The final thing to know about the state of open source today is that many platforms, including Incorta, are built on top of open source tools that are wired together in an innovative way. We started with a set of proprietary core technology. And then we used a variety of open source software to wrap around and augment it, in situations where there’s no reason to reinvent the wheel.

We use Parquet as our storage layer, Spark as an execution engine, MySQL is in there for a metadata layer, and Jupyter notebooks. We’re using the Facebook Prophet algorithm for doing time-series predictions. And the list goes on.

In the developer and IT community, name brand open source components add cachet even when baked into a commercial product. These components are proven, and most technical people know how they work. There’s a high level of trust.

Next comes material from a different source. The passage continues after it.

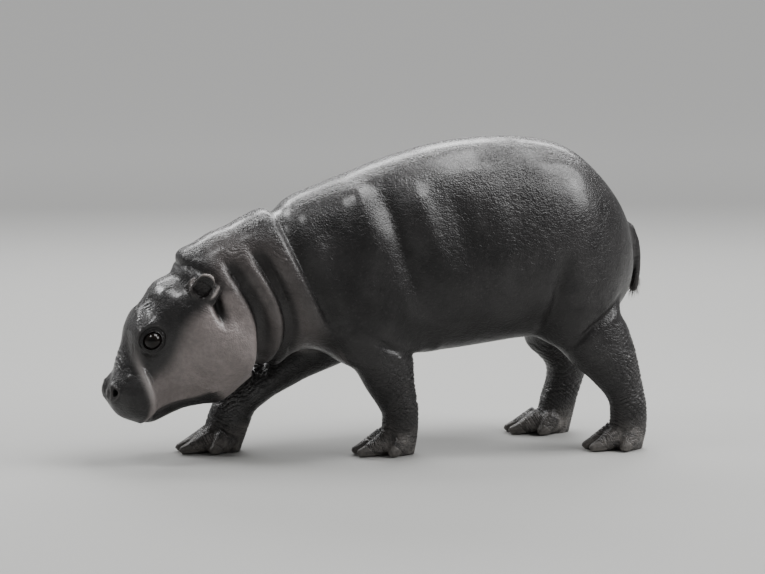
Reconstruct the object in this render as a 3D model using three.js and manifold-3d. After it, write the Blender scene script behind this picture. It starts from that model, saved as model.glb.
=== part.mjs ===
// Pygmy hippopotamus calf, four to five months old, in mid stride. A still, life-size model.
// Millimetres, +Z up. The nose points to -X, the left side faces -Y, the soles are on the floor.
// The flesh is modelled whole, from swept forms, and parted into its named pieces by thin cuts.

import * as THREE from "three";
import { LoftGeometry } from "three/addons/geometries/LoftGeometry.js";
import { mergeVertices } from "three/addons/utils/BufferGeometryUtils.js";
import Module from "manifold-3d";

const wasm = await Module();
wasm.setup();

// ---------------------------------------------------------------- driving dimensions

const GAP = 0.3; // clearance left by every cut
const LEFT = -1; // a side of the animal, as the sign of Y
const RIGHT = 1;

const HEAD_PITCH = THREE.MathUtils.degToRad(42); // how far the nose hangs below level
const HEAD_PIVOT = [-250, 0, 225]; // the middle of the back of the skull
const MOUTH_SLOPE = 22; // degrees that the line of the mouth climbs from the lips to its corner

const EYE_RADIUS = 14.5;
const EYE = { forward: 120, up: 73, out: 54 }; // centre of the eyeball, from the head's pivot
const NOSTRIL = { forward: 221, up: 52, out: 21 };
const NOSTRIL_RADII = [7, 5, 10];

const EAR_LENGTH = 47;
const EAR_WIDTH = 40;
const EAR_THICKNESS = 13;
const EAR_ROOT = [-324, -74, 262];
const EAR_TURN = [24, 23, -23]; // degrees: leaning out, tipped back, hollow turned forward

const NECK_LENGTH = 178; // the stretch that carries the rolls of loose skin
const ROLL_WIDTH = 56;
const ROLL_DEPTH = 9;

const ANKLE_HEIGHT = 50; // where a foot is parted from its leg
const HORN_HEIGHT = 8; // where the length of a toe's horn is measured
const SHORT_TOE_CLEAR = 3;
const HOOF_LEAN = 45; // degrees that the horn's upper edge leans forward from upright

// ---------------------------------------------------------------- materials

const HIDE = { color: 0x2b2827, roughness: 0.42, metalness: 0 };
const EYE_GLOSS = { color: 0x120c09, roughness: 0.08, metalness: 0 };
const HORN = { color: 0x5a524c, roughness: 0.5, metalness: 0 };

// ---------------------------------------------------------------- shaping tools

const UP = new THREE.Vector3(0, 0, 1);
const vector = (p) => new THREE.Vector3(...p);
const radians = (degrees) => degrees.map(THREE.MathUtils.degToRad);

// One place along a spine: its centre, and how far the flesh reaches over it (up, or to the
// rear of a leg), under it (down, or to the front of a leg) and to each side.
const station = (at, over, under, side) => ({ at, over, under, side });

// An ellipsoid of flesh that swells out of a swept form, as the matrix that shrinks it to a
// unit sphere. `turn` is in degrees about X, Y and Z.
function bulge(at, radii, turn = [0, 0, 0]) {
  const lie = new THREE.Quaternion().setFromEuler(new THREE.Euler(...radians(turn)));
  return new THREE.Matrix4().compose(vector(at), lie, vector(radii)).invert();
}

// How far from `origin` along `direction` a ray leaves the bulge, or 0 where it misses.
function exitDistance(toUnitSphere, origin, direction) {
  const start = origin.clone().applyMatrix4(toUnitSphere);
  const step = origin.clone().add(direction).applyMatrix4(toUnitSphere).sub(start);
  const a = step.lengthSq();
  const b = start.dot(step);
  const inside = b * b - a * (start.lengthSq() - 1);
  return inside > 0 ? (Math.sqrt(inside) - b) / a : 0;
}

// The larger of two radii, with the corner between them rounded over a width of `blend`.
function smoothMax(a, b, blend) {
  const overlap = Math.max(blend - Math.abs(a - b), 0) / blend;
  return Math.max(a, b) + (overlap * overlap * blend) / 4;
}

// A quarter ellipse: nearly 0 at the very end of a form, 1 from `length` on.
function roundedEnd(distance, length) {
  const left = 1 - Math.min(distance / length, 1);
  return Math.max(Math.sqrt(1 - left * left), 0.04);
}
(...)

Striking the Right Balance

We’ve come to a point where mainstream IT is in many cases seeing open source as a safer choice, because of the depth of expertise and the amount of use that some of these tools have. You can definitely piece together your data analytics stack, or any other system you might need, from what’s out there.

However, if you need to stand up analytics very quickly, and don’t have hyper-specialized needs or require complex integrations, you probably don’t need to do that.

The safer, more economical path is to pick a vendor that embraces open source, such as Incorta, but that provides you with a pre-integrated, tested, and supported solution. You get up and running faster, and generate value for your organization with less risk.

At the same time you can still innovate where innovation is necessary by leveraging the known and trusted open source components. For example, you could extend the Incorta platform with a new visual component written in React, the popular open source visual framework.

I think that’s the best of both worlds, and shows the true power of open source software today.